What does it say that the communists who’ve been the most vocal about fighting the Ukraine psyop are the ones that have been getting indicted, or getting their websites hacked by COINTELPRO disinformation agents? What does it say that “Marxists” like Horne and Davis get platformed by imperialism’s propaganda outlets, while the orgs and individuals within the Rage Against the War Machine coalition are engaged in a battle of ideas with these outlets?

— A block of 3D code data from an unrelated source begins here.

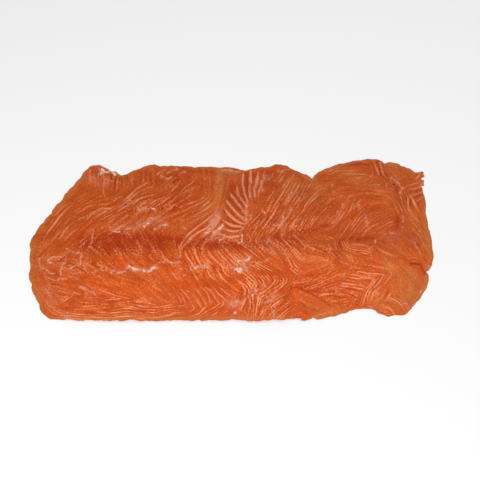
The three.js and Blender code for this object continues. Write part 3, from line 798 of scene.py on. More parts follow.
# Where the flesh is darker or redder than the rest, and painted shade in creases and beside folds
DEEP_AND_FOLD_SHADE = (
    (0.9, 6, 92, 239, 120, 237, 150, 238, 180, 241),
    (0.75, 9, 84, 240, 120, 244, 160, 246),
    (0.6, 4.5, 178, 242, 205, 245, 230, 246, 250, 244),
    (0.75, 3.2, 250, 243, 270, 240, 290, 238, 302, 236),
    (0.7, 2.6, 290, 232, 306, 229, 326, 226, 332, 227),
    (0.5, 4, 296, 236, 302, 239),
    (0.7, 2.2, 336, 240, 346, 239, 350, 238),
    (0.8, 2.4, 356, 239, 361, 239),
    (0.6, 2.4, 366, 240, 376, 240),
    (0.7, 4.5, 340, 243, 338, 252, 337, 259),
    (0.5, 5, 230, 180, 232, 190, 228, 204, 228, 216),
    (0.55, 6, 248, 176, 246, 190, 240, 204, 234, 218),
    (0.4, 4.5, 262, 172, 274, 174, 286, 174),
    (0.5, 3, 266, 183, 274, 184, 280, 181),
    (1, 1.4, 172, 182.5, 176, 182, 181, 181),
    (0.5, 3.5, 177, 200, 178, 207, 177, 213),
    (0.35, 3, 158, 181, 170, 176, 190, 177),
    (0.6, 1.2, 112, 175, 112, 186),
    (0.7, 1.4, 117, 176, 118, 188),
    (0.7, 1.4, 121, 177, 121, 187),
    (0.5, 2.5, 96, 167, 102, 168),
    # Painted shade in creases and notches near the back edge of the long slice
    (0.5, 2.2, 100, 297, 107, 301, 112, 305),
    (0.8, 1.5, 94, 298.3, 95.5, 299),
    (0.8, 1.5, 98, 302, 99.4, 302.5),
    (0.9, 1.4, 112, 301, 114, 301),
    (0.8, 1.7, 131, 300, 138, 305, 145, 310),
    (0.45, 2, 76, 293, 80, 295),
    # Painted shadow of the fold on the back flap
    (0.45, 4, 301, 307, 306, 311),
    (0.4, 5, 364, 198, 378, 200),
    (0.35, 5, 366, 208, 378, 209),
    (0.5, 4.5, 403, 199, 408, 206),
    (0.4, 3, 419, 192, 423, 200),
    # Painted shade beside the fold at the wide end
    (0.5, 2.6, 410, 236, 415, 241, 418, 245),
    (0.35, 3, 308, 276, 316, 278),
    (0.4, 5, 238, 270, 225, 290, 228, 293),
    (0.4, 7, 240, 298, 250, 304, 258, 308),
    (0.26, 7, 272, 276, 278, 290, 286, 300),
    (0.16, 10, 310, 286, 324, 290, 336, 292),
    (0.16, 6, 378, 300, 390, 304, 400, 308),
    (0.25, 5, 186, 282, 196, 284, 214, 283),
    (0.14, 12, 184, 300, 206, 304, 228, 300),
    (0.18, 13, 340, 220, 356, 218, 372, 216),
    (0.3, 4, 60, 276, 48, 274, 36, 274),
    (0.4, 3, 41, 309, 44, 313),
    (0.35, 5, 382, 240, 390, 236),
    (0.8, 1.3, 276, 168, 284, 166.5, 291, 168.5),
    (1, 1.5, 376.5, 162.7, 380, 163.2),
    (0.8, 1.1, 379.5, 168, 380, 173),
    (0.7, 1.1, 385.5, 166.5, 388.5, 172),
    (0.5, 1.6, 340, 164.7, 356, 164.4, 368, 164),
    (0.8, 1.6, 305, 226.5, 312, 226.5),
    (0.7, 1.1, 298, 230, 303, 230),
    (0.8, 1.2, 290, 232, 293, 232),
    (0.9, 1.3, 269, 227, 270, 226),
    (0.9, 1.3, 260.5, 237, 261, 238),
    (0.8, 1.2, 277, 234, 278, 235),
    (0.9, 1.5, 252.5, 243, 254, 243),
    (0.9, 1.3, 420, 183, 421, 184),
    (0.8, 1.4, 416.5, 190, 418, 191),
    (0.9, 1.3, 420, 194, 422, 195),
    (0.7, 2.2, 395, 187, 396, 192),
    (0.8, 1.2, 404.7, 196, 405.2, 203),
    (0.8, 1.2, 410, 199, 410.2, 206),
    # Painted shadow of the raised fold at the wide end
    (0.85, 3, 396.5, 220, 397, 225, 394, 229, 389, 231),
    (0.9, 1.3, 340.5, 244.5, 341, 248.5),
    (0.8, 1.2, 334.5, 249, 334.5, 253),
    (0.8, 1.4, 338, 258, 339, 260),
    (0.9, 1.3, 359, 239, 361.5, 239),
    (0.7, 1.3, 356, 237, 358, 238),
    # Painted shade along a crease, and beside the fold, at the wide end
    (1, 1.2, 413, 264.5, 419, 265, 422.5, 269, 426.5, 274),
    (0.7, 2.6, 412, 238, 416, 243, 418, 247),
    (0.8, 1.2, 170, 317, 178, 317),
    (0.7, 1.1, 181, 317.3, 192, 317.3),
    (0.8, 1.2, 202, 317.3, 212, 317.3),
    (0.7, 1.2, 296, 317.5, 303, 317.5),
    (0.9, 1, 233.5, 311.5, 232.5, 312.5),
    (0.9, 1, 271.5, 310, 273, 310.3),
    (0.6, 1.5, 379, 312, 383, 313.5),
)

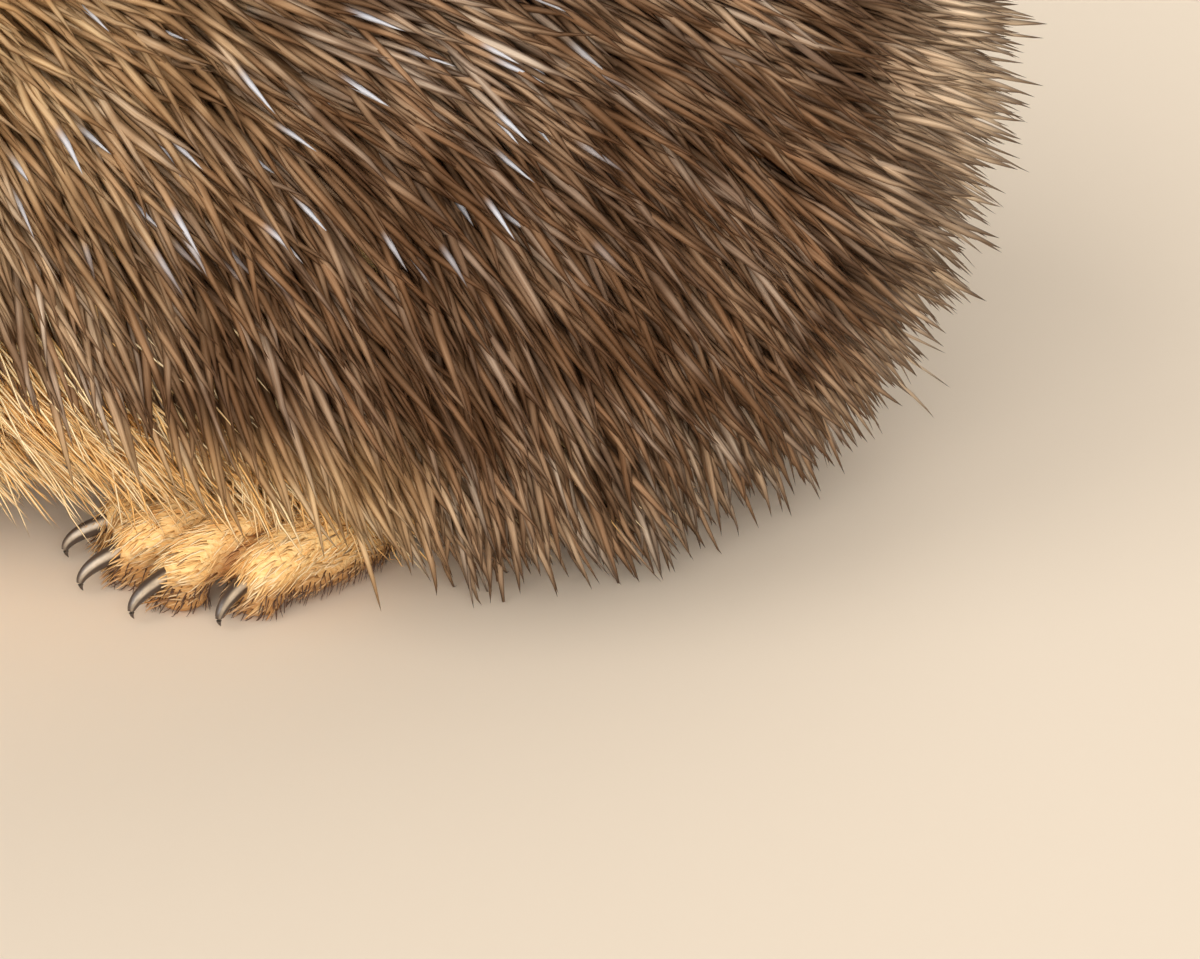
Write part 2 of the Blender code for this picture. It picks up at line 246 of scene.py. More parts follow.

It says that to follow the advice of the imperialism-compatible left is to doom ourselves. There’s a reason why this element portrays the promotion of anti-imperialist ideas as something which hinders social justice struggles: it doesn’t recognize the importance of the information war against U.S. hegemony. It doesn’t recognize the importance of this practice because this practice entails taking away the status which these opportunistic actors hold within our organizing and discourse spaces. We won’t be able to influence the discourse enough for imperialism’s operations to be frustrated, or enough for the Democrats to be stripped of their grip over activism, until these gatekeepers are made unable to effectively do their job. That job being to sow disunity within the anti-imperialist movement, discourage anti-imperialist practice, and reinforce belief in imperialism’s psyops.


With the effects that the Ukraine proxy war has had on living standards in this country, we have an unprecedented opportunity to make communism mainstream again, and to escalate the class struggle. We can’t listen to those who have an interest in preventing this outcome.